Personal contact with artists, curators and other active participants in the visual arts is encouraged, as is the use of local and primary sources.

World Religions

World religions comprises a systematic, critical, yet sensitive study of the variety of beliefs, values and practices encountered in religions around the world.

A rigorous attempt is made to maintain objectivity in the analysis and evaluation of religions. This requires, at the very least, an authentic attempt to understand the beliefs, values and practices of the religion being studied by using language and concepts drawn from that religious tradition.

The concern is not just with what the followers of a faith believe and do, but also with an understanding of why they do so, through an appreciation of the form of life and world outlook constituted by their actions and beliefs.
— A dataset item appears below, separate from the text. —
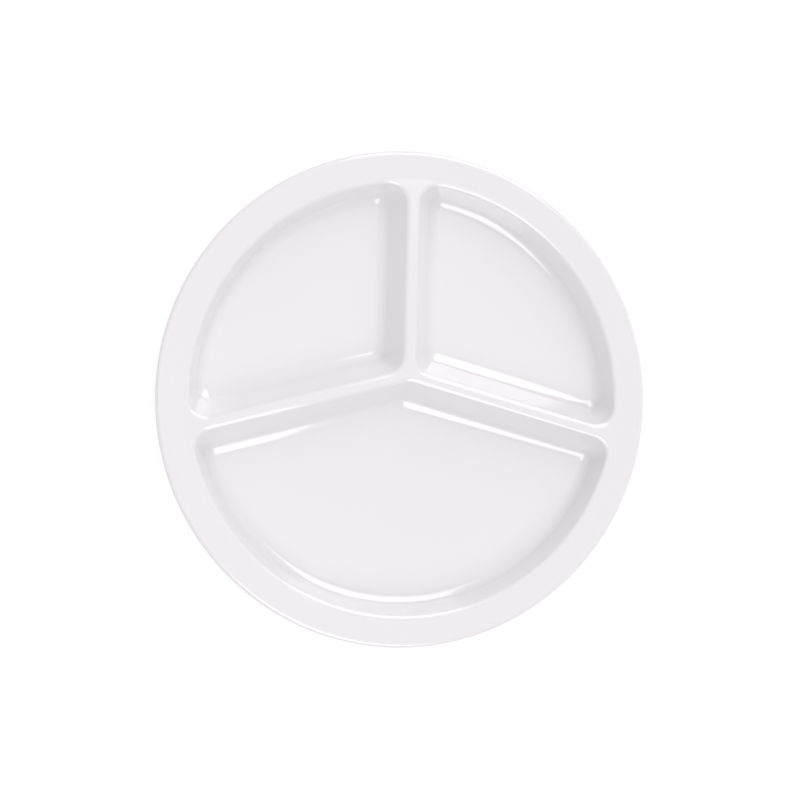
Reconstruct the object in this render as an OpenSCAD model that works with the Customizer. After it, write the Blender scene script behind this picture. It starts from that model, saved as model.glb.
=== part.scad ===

The result of writing an essay in world religions should be, among other things, improved intercultural understanding.

World Studies

An EE in world studies gives students the opportunity to undertake an interdisciplinary study of an issue of contemporary global significance.

“Interdisciplinary” in this context refers to research that draws on the methods, concepts and theories of two Diploma Programme subjects. It is strongly recommended that students are undertaking a course of study in at least one of the subjects chosen for their essay.

“Contemporary” in this context refers to events that took place during the student’s lifetime.

Students are required to:

  • identify an issue of global importance
  • identify a local manifestation of the issue of global importance
  • develop a clear rationale for taking an interdisciplinary approach and use the conceptual framework and vocabulary of two Diploma Programme subjects.

This provides an opportunity for students to conduct independent interdisciplinary research (not necessarily primary research) that draws on Diploma Programme subjects and integrates them to produce a coherent and insightful analysis of the global issue they choose to investigate.